D’autres n’ont pas eu droit à l’indulgence de la famille, c’est le cas d’Aïcha : "Dès que ma mère a su, elle était en colère, elle m’a dit de sortir car elle avait peur de la réaction de mes frères, je suis partie.". Certaines interviewées ont quitté leur ville de résidence : "J’ai dû quitter notre maison pour vivre chez une cousine qui habitait dans une ville à 800 kilomètres" (Hasnia).
En revanche, les mères célibataires de la deuxième génération ont pour la plupart vécu leurs premiers mois de grossesse dans la maison parentale, certaines restant même jusqu’à l’accouchement — c’est le cas de Sourour, Aya, Souad, Sanaâ et Oum Ishaq. Les autres ont quitté le foyer parental dès que leur grossesse a commencé à être trop visible. "On habite une maison traditionnelle et la voisine, voyant mon ventre, est allée le dire à ma mère et là, ma mère m’a dit de quitter la maison, je n’avais pas où aller, un jeune voisin m’a vue, il m’a dit d’aller à Diar Rahma" (Hayat).
Certaines ont trouvé refuge chez des proches parents, dont Souad : "Je suis partie chez une vieille tante et ma mère a justifié mon absence en prétextant que je tenais compagnie à une tante malade.". Se trouvant dans les mêmes conditions, Aya résidant dans une ville de l’intérieur raconte : "Je vivais avec ma grand-mère et ma tante célibataire et dès le début de ma grossesse, j’entendais quotidiennement les plaintes de ma tante comme quoi je leur ai ramené la honte, alors j’ai décidé de partir, j’ai pris mes affaires et je suis partie à Alger, mais je ne savais pas où aller, je suis retournée à Oran et je suis partie à Diar Rahma (Les Maisons de la Miséricorde), j’avais entendu parler de ce centre à la télévision."
Le fait de vivre chez sa famille durant la grossesse ne met pas à l’abri des heurts, la réaction hostile se manifeste chez la gente féminine par des réflexions, des brimades. Quelques sœurs de mères célibataires ont exprimé leur indignation et leur colère quant au fait que la grossesse hors mariage allait entacher leur réputation et hypothéquer leurs chances de se marier. C’est le cas de la sœur de Sourour.

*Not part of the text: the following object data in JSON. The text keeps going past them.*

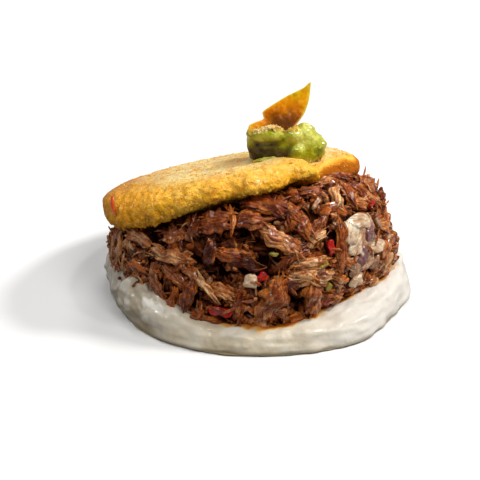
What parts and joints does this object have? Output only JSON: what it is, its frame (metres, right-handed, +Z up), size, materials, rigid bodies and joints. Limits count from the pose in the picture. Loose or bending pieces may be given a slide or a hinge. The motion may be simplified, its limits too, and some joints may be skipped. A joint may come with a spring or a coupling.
{
  "type": "stuffed arepa",
  "caption": "Fried corn cake split as a pocket and stuffed with shredded beef, onion and pepper, on a bed of thick cream, topped with guacamole and a corn chip.",
  "frame": {"origin": "centre of the cream bed's underside, on the surface the food stands on", "axes": "+Z up, -Y towards the open side of the pocket, +X to the right of that side"},
  "size_m": [0.1114, 0.1089, 0.0782],
  "materials": {
    "cake": "matte fried corn dough",
    "cream": "soft gloss thick cream",
    "beef": "moist shredded meat",
    "onion": "wet raw onion",
    "red_onion": "wet raw red onion",
    "pepper": "wet red pepper",
    "guacamole": "glossy avocado paste",
    "chip": "fried corn chip"
  },
  "bodies": {
    "root": {"corn_cake": "cake", "cream_bed": "cream", "shredded_beef": "beef", "guacamole": "guacamole", "corn_chip": "chip", "onion_petal_1": "onion", "onion_petal_2": "onion", "onion_petal_3": "onion", "onion_petal_4": "onion", "red_onion_1": "red_onion", "red_onion_2": "red_onion", "onion_cube_1": "onion", "onion_cube_2": "onion", "red_pepper_1": "pepper", "red_pepper_2": "pepper", "red_pepper_3": "pepper", "red_pepper_4": "pepper", "red_pepper_5": "pepper"}
  },
  "joints": []
}
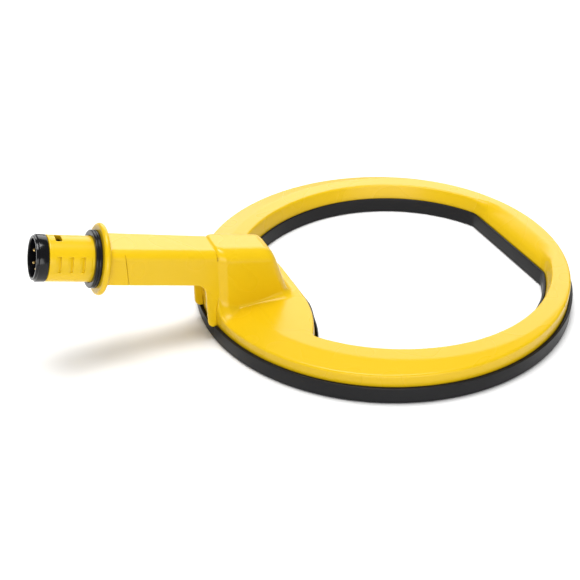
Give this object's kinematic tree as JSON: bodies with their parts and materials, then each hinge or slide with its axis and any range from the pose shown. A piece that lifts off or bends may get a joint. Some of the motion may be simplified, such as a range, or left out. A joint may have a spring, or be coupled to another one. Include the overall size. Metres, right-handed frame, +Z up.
{
  "type": "metal detector search coil head",
  "caption": "Open round search coil head of an underwater metal detector: clip-on scuff cover, hollow ring, lobe with neck and a sloping arm that ends in a sealed plug with contacts.",
  "frame": {"origin": "middle of the whole head's footprint, on the ground under the scuff cover", "axes": "+X from the plug towards the far side of the coil ring, +Z up out of the ring's flat top, +Y across"},
  "size_m": [0.282, 0.2, 0.0718],
  "materials": {
    "yellow_plastic": "satin gloss yellow",
    "black_cover_plastic": "satin black",
    "black_gloss_plastic": "glossy black",
    "black_insulator_plastic": "matt black",
    "black_rubber": "smooth rubber",
    "gold_contacts": "gold plated, bright",
    "copper_wire": "enamelled copper",
    "tan_tape": "woven tape",
    "shield_foil": "foil",
    "dark_epoxy": "cast resin"
  },
  "bodies": {
    "scuff_cover_body": {"scuff_cover": "black_cover_plastic"},
    "coil_head": {"coil_top_shell": "yellow_plastic", "coil_bottom_plate": "yellow_plastic", "copper_winding": "copper_wire", "winding_tape": "tan_tape", "shield_wrap": "shield_foil", "potting_bed": "dark_epoxy", "coil_lead_1": "copper_wire", "coil_lead_2": "copper_wire", "lead_grommet": "black_rubber", "lead_cable": "black_rubber", "arm_shell": "yellow_plastic", "arm_seal_plug": "black_rubber", "connector_tube": "yellow_plastic", "flange_gasket": "black_rubber", "plug_shell": "black_gloss_plastic", "plug_o_ring": "black_rubber", "contact_insulator": "black_insulator_plastic", "insulator_ring": "black_insulator_plastic", "contact_pin_1": "gold_contacts", "contact_pin_2": "gold_contacts", "contact_pin_3": "gold_contacts", "contact_pin_4": "gold_contacts", "contact_pin_5": "gold_contacts", "plug_wire_1": "copper_wire", "plug_wire_2": "copper_wire", "plug_wire_3": "copper_wire", "plug_wire_4": "copper_wire", "plug_wire_5": "copper_wire"}
  },
  "joints": [
    {"name": "head_lift_off", "type": "slide", "parent": "scuff_cover_body", "child": "coil_head", "axis": [0, 0, 1], "range_m": [0, 0.02]}
  ]
}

"Ma sœur était fiancée, elle m’a insultée et m’a dit, 'tu m’as fait honte !'. Ma mère est intervenue pour la calmer mais elle ne se taisait pas et c’est mon papa qui, un jour, a crié sur elle et lui a demandé d'arrêter. Mon père est très affectueux et il m’aimait" (Sourour).

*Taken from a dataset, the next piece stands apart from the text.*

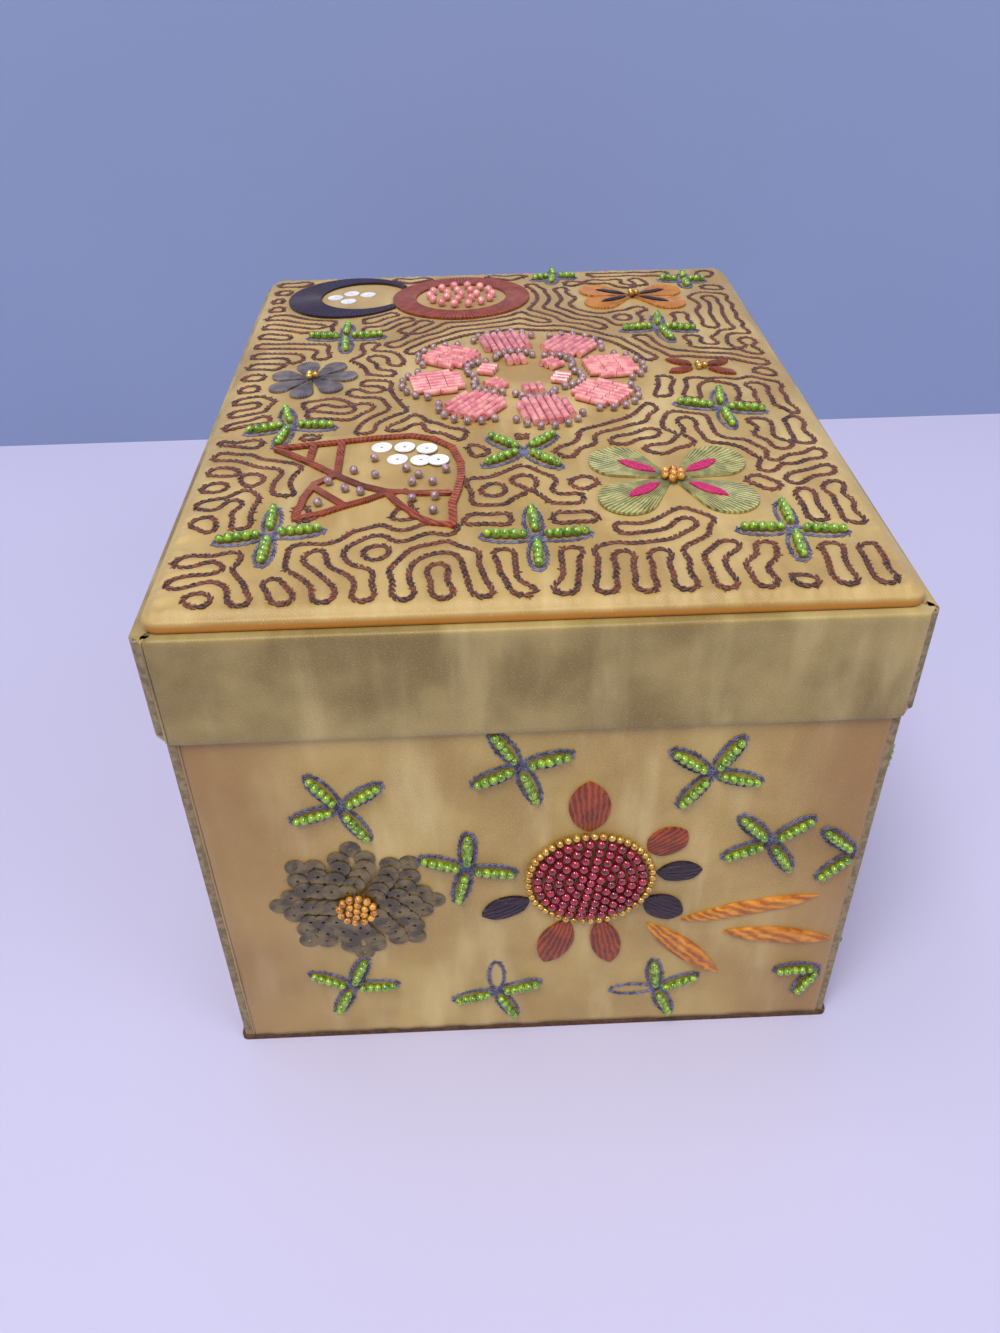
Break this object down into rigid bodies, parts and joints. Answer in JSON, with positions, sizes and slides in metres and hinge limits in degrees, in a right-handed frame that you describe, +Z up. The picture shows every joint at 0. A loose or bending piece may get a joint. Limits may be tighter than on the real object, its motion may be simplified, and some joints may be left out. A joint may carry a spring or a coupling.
{
  "type": "keepsake box",
  "caption": "Deep rectangular keepsake box of satin-covered card with a lift-off lid, a wadded embroidered top panel, and bead and sequin flowers on the lid and front.",
  "frame": {"origin": "middle of the underside, where the box stands on a table", "axes": "+Z up, +X to the right seen from the embroidered front, +Y from the front to the back, along the longer side"},
  "size_m": [0.1607, 0.2121, 0.1417],
  "materials": {
    "board": "plain grey-brown bookbinding board",
    "foot_card": "dark paper-covered card",
    "satin": "old-gold satin with a fine twill",
    "embroidered_satin": "gold satin covered in brown chain stitch",
    "lining": "plain gold satin over card",
    "wadding": "soft white wadding",
    "green_beads": "yellow-green glass seed beads on indigo thread",
    "red_beads": "dark ruby glass beads",
    "amber_beads": "amber glass beads",
    "pink_beads": "pink glass beads",
    "mauve_beads": "grey-mauve glass beads",
    "gold_beads": "gold-coloured metal beads",
    "olive_sequins": "thin olive sequins",
    "white_sequins": "pearly white sequins",
    "rust_thread": "rust embroidery thread",
    "aubergine_thread": "aubergine embroidery thread",
    "ochre_thread": "ochre embroidery thread",
    "grey_thread": "grey metallic embroidery thread",
    "metallic_thread": "green and gold metallic thread",
    "magenta_thread": "magenta embroidery thread"
  },
  "bodies": {
    "base": {"foot_card": "foot_card", "floor_board": "board", "front_wall": "board", "back_wall": "board", "left_wall": "board", "right_wall": "board", "base_cover": "satin", "front_lining": "lining", "back_lining": "lining", "left_lining": "lining", "right_lining": "lining", "floor_lining": "lining", "front_bead_sprigs": "green_beads", "corner_bead_sprigs": "green_beads", "sequin_flower": "olive_sequins", "amber_bead_middle": "amber_beads", "red_bead_cluster": "red_beads", "gold_bead_edging": "gold_beads", "rust_petals": "rust_thread", "aubergine_petals": "aubergine_thread", "ochre_leaves": "ochre_thread"},
    "lid": {"lid_board": "board", "front_rim_card": "board", "back_rim_card": "board", "left_rim_card": "board", "right_rim_card": "board", "rim_cover": "satin", "rim_lining": "lining", "lid_lining": "lining", "panel_card": "board", "panel_wadding": "wadding", "panel_cover": "embroidered_satin", "lid_bead_sprigs": "green_beads", "pink_flower_petals": "pink_beads", "pink_flower_edging": "mauve_beads", "crescent": "aubergine_thread", "crescent_sequins": "white_sequins", "ring_flower": "rust_thread", "ring_flower_beads": "pink_beads", "ochre_flower": "ochre_thread", "ochre_flower_strokes": "aubergine_thread", "ruffled_flower": "grey_thread", "small_rust_flower": "rust_thread", "flower_middle_beads": "gold_beads", "fruit_outline": "rust_thread", "fruit_beads": "mauve_beads", "white_sequins": "white_sequins", "butterfly_petals": "metallic_thread", "butterfly_strokes": "magenta_thread", "butterfly_beads": "amber_beads"}
  },
  "joints": [
    {"name": "lid_lift", "type": "slide", "parent": "base", "child": "lid", "axis": [0, 0, 1], "range_m": [0, 0.06]}
  ]
}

Cette attitude du père démontre que l’affection n’est pas seulement l’apanage des mères. Les pères ne brandissent plus le couteau pour commettre le crime d’honneur, ils agissent davantage en pères protecteurs de leur progéniture. Cette évolution traduit les mutations profondes qui affectent les mentalités dans notre société dans un processus lent mais irréversible, et dans ce contexte, les mères célibataires agissent avec beaucoup d’habileté.
Celles qui ont vécu dans le foyer parental jusqu’à l’accouchement ont dissimulé leur grossesse en s’habillant avec des habits amples. Dès l’accouchement, les mères qui travaillent et ont un logement recourent à des nourrices pour la garde de leur nouveau-né et celles qui, vivant au domicile parental, ne peuvent garder leur bébé, le confient à des familles moyennant une allocation financière, le temps d’avoir leur propre logement pour récupérer leur enfant. Elles excellent dans le choix des nourrices pour assurer à leur enfant les meilleures conditions de maternage et veillent à son éducation et sa réussite scolaire.